The world’s worst stocks are in China, with no end to misery seen
As global stocks rally to new records, one part of China’s equity market is heading in the opposite direction.
The ChiNext index of small-cap shares plummeted 5.1 per cent on Monday, its biggest loss in seven months, and extending its retreat this year to 16 per cent. That’s worse than any of the 96 global benchmarks tracked by Bloomberg, and compares with a 10 per cent advance by the MSCI World Small Cap Index.
Concern about rising funding costs, corporate governance issues, liquidity pressures and tougher regulatory oversight are hammering companies on the Shenzhen gauge, with at least 15 members falling by the 10 per cent daily limit on Monday. The rout, triggered by a high-level conference over the weekend attended by President Xi Jinping, threatens to undermine already shaky investor sentiment in the broader US$7 trillion equity market.

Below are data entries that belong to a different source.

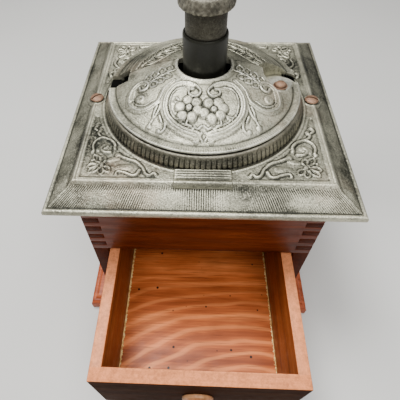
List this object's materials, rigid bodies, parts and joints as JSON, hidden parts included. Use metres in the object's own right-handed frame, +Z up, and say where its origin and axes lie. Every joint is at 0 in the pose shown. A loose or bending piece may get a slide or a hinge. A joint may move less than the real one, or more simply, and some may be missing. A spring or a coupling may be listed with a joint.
{
  "type": "box coffee mill",
  "caption": "Iron-topped wooden box coffee mill with a swinging hopper lid, a crank with a knob, conical burrs and a drawer standing open.",
  "frame": {"origin": "centre of the underside of the base board, on the surface the mill stands on", "axes": "+Z up along the spindle; the drawer comes out towards -Y; +X is to the right as seen from the drawer"},
  "size_m": [0.1894, 0.2585, 0.2491],
  "materials": {
    "case_wood": "dark red-brown varnish, worn",
    "drawer_wood": "orange-brown, thin old varnish",
    "knob_wood": "turned and varnished",
    "top_iron": "worn grey-green, rust tinted",
    "dark_iron": "near black",
    "rusty_iron": "rough, rust brown",
    "steel": "dull, aged"
  },
  "bodies": {
    "mill_case": {"base_board": "case_wood", "box_left_side": "case_wood", "box_right_side": "case_wood", "box_back": "case_wood", "box_front_rail": "case_wood", "base_screw_right_rear": "steel", "base_screw_left_rear": "steel", "base_screw_right_front": "steel", "base_screw_left_front": "steel", "top_plate": "top_iron", "plate_screw_left": "rusty_iron", "plate_screw_right": "rusty_iron", "lid_rivet": "top_iron", "hopper": "dark_iron", "hopper_screw_right_rear": "steel", "hopper_screw_left_rear": "steel", "hopper_screw_right_front": "steel", "hopper_screw_left_front": "steel", "upper_bridge": "dark_iron", "upper_bridge_screw_left": "steel", "upper_bridge_screw_right": "steel", "lower_bridge": "dark_iron", "lower_bridge_screw_left": "steel", "lower_bridge_screw_right": "steel", "outer_burr": "dark_iron", "lock_nut": "steel"},
    "hopper_lid": {"hopper_lid": "top_iron"},
    "thrust_disc": {"thrust_disc": "steel"},
    "adjusting_screw": {"adjusting_screw": "steel"},
    "running_gear": {"spindle": "steel", "inner_burr": "dark_iron", "burr_pin": "steel", "crank_arm": "rusty_iron", "crank_washer": "steel", "crank_nut": "steel", "handle_pin": "steel"},
    "crank_knob": {"crank_knob": "knob_wood"},
    "drawer": {"drawer_front": "drawer_wood", "drawer_left_side": "drawer_wood", "drawer_right_side": "drawer_wood", "drawer_back": "drawer_wood", "drawer_floor": "drawer_wood", "drawer_knob": "knob_wood", "drawer_knob_screw": "steel"}
  },
  "joints": [
    {"name": "lid_swing", "type": "hinge", "parent": "mill_case", "child": "hopper_lid", "pos_m": [0.0455, 0, 0.1464], "axis": [0, 0, 1], "range_deg": [0, 85]},
    {"name": "drawer_slide", "type": "slide", "parent": "mill_case", "child": "drawer", "axis": [0, -1, 0], "range_m": [-0.079, 0.03]},
    {"name": "spindle_lift", "type": "slide", "parent": "mill_case", "child": "thrust_disc", "axis": [0, 0, 1], "range_m": [-0.00127, 0.00127]},
    {"name": "adjuster_turn", "type": "hinge", "parent": "thrust_disc", "child": "adjusting_screw", "pos_m": [0, 0, 0.078], "axis": [0, 0, 1], "range_deg": [-360, 360]},
    {"name": "crank_spin", "type": "hinge", "parent": "thrust_disc", "child": "running_gear", "pos_m": [0, 0, 0.15], "axis": [0, 0, 1], "continuous": true},
    {"name": "knob_spin", "type": "hinge", "parent": "running_gear", "child": "crank_knob", "pos_m": [0.09193, 0.07713, 0.228], "axis": [0, 0, 1], "continuous": true}
  ],
  "couplings": [
    {"joint": "spindle_lift", "follows": "adjuster_turn", "m_per_rad": 0.00020213}
  ]
}
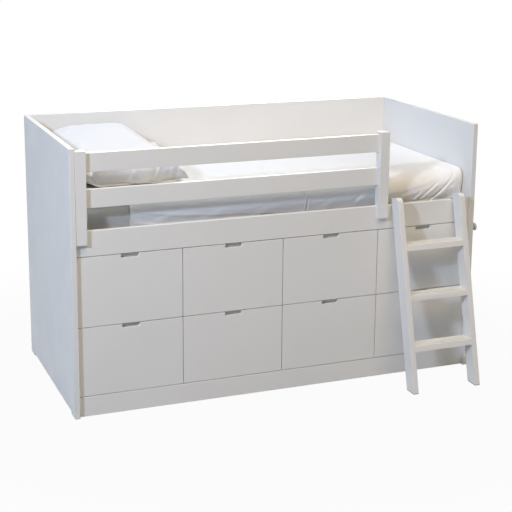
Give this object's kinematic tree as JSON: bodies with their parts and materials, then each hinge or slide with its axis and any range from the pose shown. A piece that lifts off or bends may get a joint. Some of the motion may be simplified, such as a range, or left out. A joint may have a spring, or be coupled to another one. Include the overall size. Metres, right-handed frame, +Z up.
{
  "type": "cabin bed",
  "caption": "Cabin bed: end panels and a back board around a slatted bed on a cabinet of notched drawers, with bedding, a guard rail and a leaning hook-on ladder.",
  "frame": {"origin": "on the floor, under the middle of the whole outline, which takes in the ladder in front and the knob on the right end panel", "axes": "+X along the bed from the head end (left) to the foot end (right), +Y from the front to the back board, +Z up"},
  "size_m": [2.092, 1.2542, 1.26],
  "materials": {
    "white_lacquer": "satin white lacquer on board",
    "white_melamine": "white melamine",
    "plain_wood": "bare planed softwood",
    "runner_steel": "white epoxy coating",
    "zinc_steel": "zinc plating",
    "mattress_cover": "pale woven ticking",
    "bed_cotton": "white cotton",
    "pillow_cotton": "white cotton",
    "knob_grey": "matt grey",
    "pad_rubber": "matt"
  },
  "bodies": {
    "bed": {"left_end_panel": "white_lacquer", "right_end_panel": "white_lacquer", "back_board_upper": "white_lacquer", "back_board_lower": "white_lacquer", "side_board": "white_lacquer", "plinth": "white_lacquer", "base_panel": "white_melamine", "partition_left": "white_melamine", "partition_middle": "white_melamine", "partition_right": "white_melamine", "slat_bearers": "plain_wood", "slats": "plain_wood", "runner_packers": "white_melamine", "cabinet_runners": "runner_steel", "runner_screws": "zinc_steel", "carcass_fittings": "zinc_steel", "foot_glides": "white_lacquer", "mattress": "mattress_cover", "cover": "bed_cotton", "pillow": "pillow_cotton", "guard_post_left": "white_lacquer", "guard_post_right": "white_lacquer", "guard_rail_top": "white_lacquer", "guard_rail_middle": "white_lacquer", "guard_bolts": "zinc_steel", "guard_dowels": "plain_wood", "side_knob": "knob_grey"},
    "ladder": {"ladder_stringer_left": "white_lacquer", "ladder_stringer_right": "white_lacquer", "ladder_tread_bottom": "white_lacquer", "ladder_tread_middle": "white_lacquer", "ladder_tread_top": "white_lacquer", "ladder_hooks": "zinc_steel", "ladder_screws": "zinc_steel", "ladder_dowels": "plain_wood", "ladder_foot_pads": "pad_rubber"},
    "drawer_1_lower": {"drawer_1_lower_front": "white_lacquer", "drawer_1_lower_box": "white_melamine", "drawer_1_lower_fittings": "runner_steel"},
    "drawer_2_lower": {"drawer_2_lower_front": "white_lacquer", "drawer_2_lower_box": "white_melamine", "drawer_2_lower_fittings": "runner_steel"},
    "drawer_3_lower": {"drawer_3_lower_front": "white_lacquer", "drawer_3_lower_box": "white_melamine", "drawer_3_lower_fittings": "runner_steel"},
    "drawer_4_lower": {"drawer_4_lower_front": "white_lacquer", "drawer_4_lower_box": "white_melamine", "drawer_4_lower_fittings": "runner_steel"},
    "drawer_1_upper": {"drawer_1_upper_front": "white_lacquer", "drawer_1_upper_box": "white_melamine", "drawer_1_upper_fittings": "runner_steel"},
    "drawer_2_upper": {"drawer_2_upper_front": "white_lacquer", "drawer_2_upper_box": "white_melamine", "drawer_2_upper_fittings": "runner_steel"},
    "drawer_3_upper": {"drawer_3_upper_front": "white_lacquer", "drawer_3_upper_box": "white_melamine", "drawer_3_upper_fittings": "runner_steel"},
    "drawer_4_upper": {"drawer_4_upper_front": "white_lacquer", "drawer_4_upper_box": "white_melamine", "drawer_4_upper_fittings": "runner_steel"}
  },
  "joints": [
    {"name": "ladder_lift", "type": "slide", "parent": "bed", "child": "ladder", "axis": [0, 0, 1], "range_m": [0, 0.15]},
    {"name": "drawer_1_lower_slide", "type": "slide", "parent": "bed", "child": "drawer_1_lower", "axis": [0, -1, 0], "range_m": [0, 0.37]},
    {"name": "drawer_2_lower_slide", "type": "slide", "parent": "bed", "child": "drawer_2_lower", "axis": [0, -1, 0], "range_m": [0, 0.37]},
    {"name": "drawer_3_lower_slide", "type": "slide", "parent": "bed", "child": "drawer_3_lower", "axis": [0, -1, 0], "range_m": [0, 0.37]},
    {"name": "drawer_4_lower_slide", "type": "slide", "parent": "bed", "child": "drawer_4_lower", "axis": [0, -1, 0], "range_m": [0, 0.114]},
    {"name": "drawer_1_upper_slide", "type": "slide", "parent": "bed", "child": "drawer_1_upper", "axis": [0, -1, 0], "range_m": [0, 0.37]},
    {"name": "drawer_2_upper_slide", "type": "slide", "parent": "bed", "child": "drawer_2_upper", "axis": [0, -1, 0], "range_m": [0, 0.37]},
    {"name": "drawer_3_upper_slide", "type": "slide", "parent": "bed", "child": "drawer_3_upper", "axis": [0, -1, 0], "range_m": [0, 0.37]},
    {"name": "drawer_4_upper_slide", "type": "slide", "parent": "bed", "child": "drawer_4_upper", "axis": [0, -1, 0], "range_m": [0, 0.031]}
  ]
}
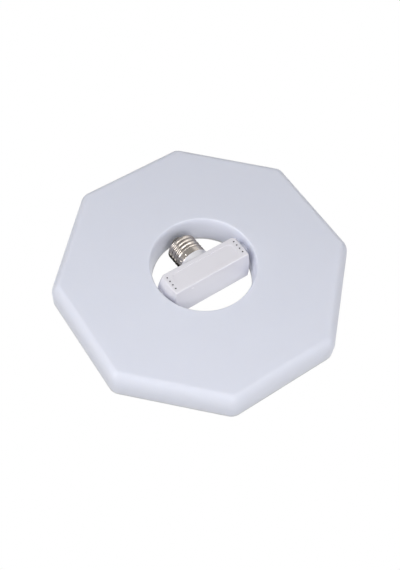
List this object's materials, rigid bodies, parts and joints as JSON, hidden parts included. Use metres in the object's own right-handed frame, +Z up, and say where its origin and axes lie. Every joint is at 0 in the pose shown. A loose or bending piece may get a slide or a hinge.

“Risk control seems to be the top priority on the regulators’ agenda, instead of growth,” said Sun Jianbo, president of China Vision Capital. “People are cutting risks in their portfolio.”
President Xi said the central bank will play a stronger role in defending against risks, and called for more work on safeguarding the financial system and modernising its regulatory framework. Strategists also interpreted discussion at the conference on the need to increase direct financing as a signal that officials may accelerate the approval of initial share sales, diverting investor cash from existing stocks.
The sell off spread to the benchmark Shanghai Composite Index, which fell the most since December, trimming its gain this year to about 2 per cent.